Brown's shooting is the latest recent, high-profile incident of an African American dying at the hands of police, as the Time magazine noted. African-Americans, who are close to 40 million, comprise 13 percent of the US population of 310 million.

On Aug 5, a 22-year-old holding a BB gun inside an Ohio Walmart was fatally shot by officers after allegedly failing to drop the weapon. Last month in New York City, Eric Garner died mid-arrest after allegedly being placed in a chokehold by police officers responding to a nuisance call.

Trayvon Martin, an unarmed Florida teen was fatally shot by a neighbourhood watch volunteer in 2012. Citing safety concerns, police in Ferguson Tuesday said they won't release the name of the officer who fired the shots.

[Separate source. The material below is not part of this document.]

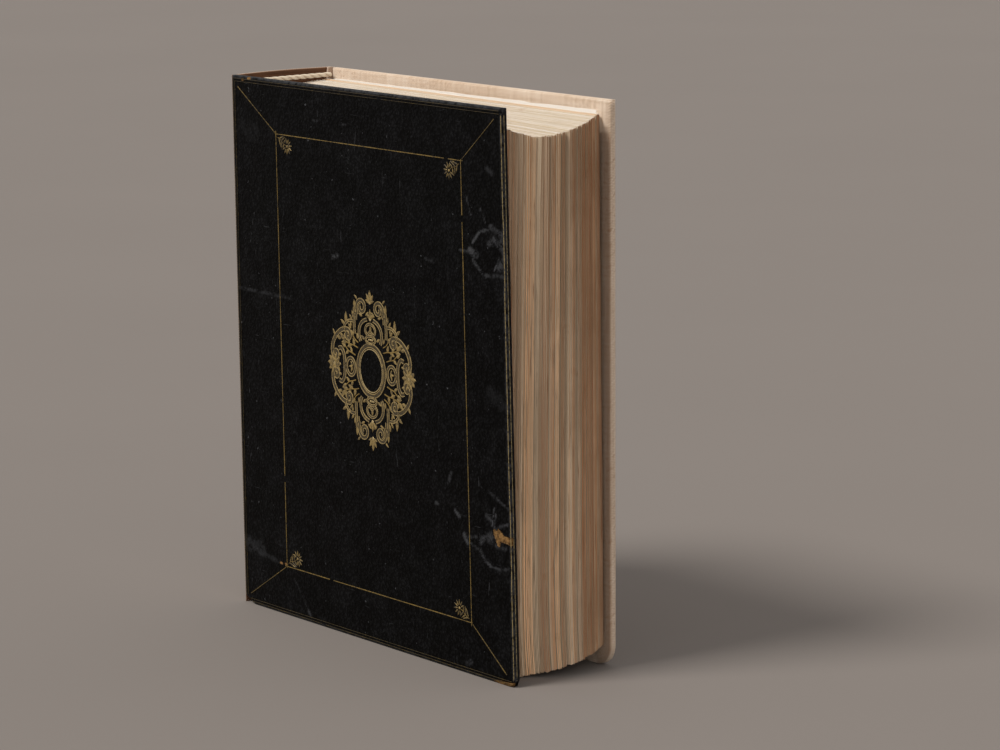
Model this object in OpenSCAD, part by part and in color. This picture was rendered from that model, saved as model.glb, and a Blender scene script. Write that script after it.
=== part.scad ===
// Prayer book: a closed, upright, hollow-back case binding.
// The front board is covered in gilt-tooled leather, the spine and the back board in linen.
// X runs from the spine to the fore edge, Y from the front board to the back board, Z up.

/* [Covers] */
// Height of both boards
cover_h = 250; // [200:1:300]
// Width of the covers, spine to fore edge
cover_w = 207.3; // [170:0.1:240]
// How much narrower the front board is at its head
head_short = 4; // [0:0.5:6]
// How much wider the back board is at its head
head_wide = 3; // [0:0.5:4]
// Thickness of the closed book over both covers
book_t = 57; // [50:1:70]
// Thickness of each board
board_t = 2.6; // [2:0.1:3]
// Thickness of the leather and of the linen
skin_t = 0.5; // [0.4:0.1:0.6]
// Width of the turn-ins inside the boards
turn_in = 15; // [8:1:20]
// Radius of the worn bottom corner of the back board
worn_r = 10; // [4:1:14]
// Size of the bruised bottom corner of the front board, at the fore edge
bruise = 2.5; // [1:0.5:4]
// Width of the corner that is worn off the front board's foot, at the spine
worn_w = 7.5; // [1:0.5:10]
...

The case revolves around an altercation that involved Brown, the officer and a third person, CNN reported. Police say the incident reportedly included a struggle over a gun in the officer's police vehicle, where at least one shot was fired; some witnesses say they don't agree with the official account. In the end, Brown died in the street after being shot multiple times.

As tensions mounted, President Barack Obama issued a statement giving his condolences to Brown's family and urged Americans, "to remember this young man through reflection and understanding."

"We should comfort each other and talk with one another in a way that heals, not in a way that wounds," he said.

Antonio French, a St. Louis alderman who lives near Ferguson, told CNN that racial tensions in the suburb aren't unique to Ferguson but part of a larger and wider frustration that has been worsening over time in the area.

In an opinion piece on CNN Iris Baez,the mother of Anthony Baez, who was killed by a New York Police Department officer's use of a chokehold in 1994, wrote "these cases and many more reveal our country's systemic criminalization and devaluing of black and brown lives."

Baez, a member of the Justice Committee in New York and a longtime activist for accountability and justice in police brutality cases, said police-community relations can only start to improve when individual officers who abuse civilians' rights are held accountable with a zero-tolerance policy for police brutality.

"Anything less is just rhetoric, and I fear that these unjust deaths will continue with more families and communities suffering the same pain," she wrote.